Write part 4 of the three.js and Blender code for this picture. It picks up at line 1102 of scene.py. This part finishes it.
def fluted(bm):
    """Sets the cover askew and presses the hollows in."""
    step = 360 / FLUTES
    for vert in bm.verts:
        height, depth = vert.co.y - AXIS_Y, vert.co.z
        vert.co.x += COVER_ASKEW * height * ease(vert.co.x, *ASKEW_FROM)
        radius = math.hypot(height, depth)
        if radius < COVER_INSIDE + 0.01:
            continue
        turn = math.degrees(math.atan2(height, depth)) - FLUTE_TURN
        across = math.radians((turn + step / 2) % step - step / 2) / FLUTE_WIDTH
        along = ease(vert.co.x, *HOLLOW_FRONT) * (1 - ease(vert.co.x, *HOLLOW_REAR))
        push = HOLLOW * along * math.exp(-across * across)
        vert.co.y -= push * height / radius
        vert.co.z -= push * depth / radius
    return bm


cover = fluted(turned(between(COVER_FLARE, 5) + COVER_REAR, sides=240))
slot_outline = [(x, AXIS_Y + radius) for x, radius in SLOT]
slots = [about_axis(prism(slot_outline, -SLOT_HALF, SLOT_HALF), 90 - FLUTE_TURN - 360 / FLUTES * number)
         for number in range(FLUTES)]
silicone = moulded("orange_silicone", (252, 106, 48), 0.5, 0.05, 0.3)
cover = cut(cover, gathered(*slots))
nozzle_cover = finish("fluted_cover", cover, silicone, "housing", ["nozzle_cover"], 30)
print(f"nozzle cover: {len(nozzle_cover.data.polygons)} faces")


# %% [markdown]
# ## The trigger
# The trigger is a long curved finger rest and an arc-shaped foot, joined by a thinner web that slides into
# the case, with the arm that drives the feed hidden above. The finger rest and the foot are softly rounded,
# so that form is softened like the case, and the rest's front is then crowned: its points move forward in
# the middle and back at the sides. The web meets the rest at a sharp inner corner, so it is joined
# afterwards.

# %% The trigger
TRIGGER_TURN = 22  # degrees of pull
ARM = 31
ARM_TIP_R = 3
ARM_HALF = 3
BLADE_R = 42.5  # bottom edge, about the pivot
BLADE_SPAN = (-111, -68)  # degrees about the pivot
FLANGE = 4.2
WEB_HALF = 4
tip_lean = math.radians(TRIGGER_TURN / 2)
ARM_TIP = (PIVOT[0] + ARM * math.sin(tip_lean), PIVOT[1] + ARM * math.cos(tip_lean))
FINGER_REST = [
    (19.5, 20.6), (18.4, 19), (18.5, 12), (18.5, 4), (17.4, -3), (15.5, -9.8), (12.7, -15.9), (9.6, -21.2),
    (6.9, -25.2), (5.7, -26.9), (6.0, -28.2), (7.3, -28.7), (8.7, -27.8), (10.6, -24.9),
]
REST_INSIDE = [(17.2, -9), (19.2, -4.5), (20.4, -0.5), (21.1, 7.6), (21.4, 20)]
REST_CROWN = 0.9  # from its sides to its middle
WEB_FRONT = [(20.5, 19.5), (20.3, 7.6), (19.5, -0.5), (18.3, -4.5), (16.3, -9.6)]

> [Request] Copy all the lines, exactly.

> [Answer for the task]
Write part 4 of the three.js and Blender code for this picture. It picks up at line 1102 of scene.py. This part finishes it.
def fluted(bm):
    """Sets the cover askew and presses the hollows in."""
    step = 360 / FLUTES
    for vert in bm.verts:
        height, depth = vert.co.y - AXIS_Y, vert.co.z
        vert.co.x += COVER_ASKEW * height * ease(vert.co.x, *ASKEW_FROM)
        radius = math.hypot(height, depth)
        if radius < COVER_INSIDE + 0.01:
            continue
        turn = math.degrees(math.atan2(height, depth)) - FLUTE_TURN
        across = math.radians((turn + step / 2) % step - step / 2) / FLUTE_WIDTH
        along = ease(vert.co.x, *HOLLOW_FRONT) * (1 - ease(vert.co.x, *HOLLOW_REAR))
        push = HOLLOW * along * math.exp(-across * across)
        vert.co.y -= push * height / radius
        vert.co.z -= push * depth / radius
    return bm


cover = fluted(turned(between(COVER_FLARE, 5) + COVER_REAR, sides=240))
slot_outline = [(x, AXIS_Y + radius) for x, radius in SLOT]
slots = [about_axis(prism(slot_outline, -SLOT_HALF, SLOT_HALF), 90 - FLUTE_TURN - 360 / FLUTES * number)
         for number in range(FLUTES)]
silicone = moulded("orange_silicone", (252, 106, 48), 0.5, 0.05, 0.3)
cover = cut(cover, gathered(*slots))
nozzle_cover = finish("fluted_cover", cover, silicone, "housing", ["nozzle_cover"], 30)
print(f"nozzle cover: {len(nozzle_cover.data.polygons)} faces")


# %% [markdown]
# ## The trigger
# The trigger is a long curved finger rest and an arc-shaped foot, joined by a thinner web that slides into
# the case, with the arm that drives the feed hidden above. The finger rest and the foot are softly rounded,
# so that form is softened like the case, and the rest's front is then crowned: its points move forward in
# the middle and back at the sides. The web meets the rest at a sharp inner corner, so it is joined
# afterwards.

# %% The trigger
TRIGGER_TURN = 22  # degrees of pull
ARM = 31
ARM_TIP_R = 3
ARM_HALF = 3
BLADE_R = 42.5  # bottom edge, about the pivot
BLADE_SPAN = (-111, -68)  # degrees about the pivot
FLANGE = 4.2
WEB_HALF = 4
tip_lean = math.radians(TRIGGER_TURN / 2)
ARM_TIP = (PIVOT[0] + ARM * math.sin(tip_lean), PIVOT[1] + ARM * math.cos(tip_lean))
FINGER_REST = [
    (19.5, 20.6), (18.4, 19), (18.5, 12), (18.5, 4), (17.4, -3), (15.5, -9.8), (12.7, -15.9), (9.6, -21.2),
    (6.9, -25.2), (5.7, -26.9), (6.0, -28.2), (7.3, -28.7), (8.7, -27.8), (10.6, -24.9),
]
REST_INSIDE = [(17.2, -9), (19.2, -4.5), (20.4, -0.5), (21.1, 7.6), (21.4, 20)]
REST_CROWN = 0.9  # from its sides to its middle
WEB_FRONT = [(20.5, 19.5), (20.3, 7.6), (19.5, -0.5), (18.3, -4.5), (16.3, -9.6)]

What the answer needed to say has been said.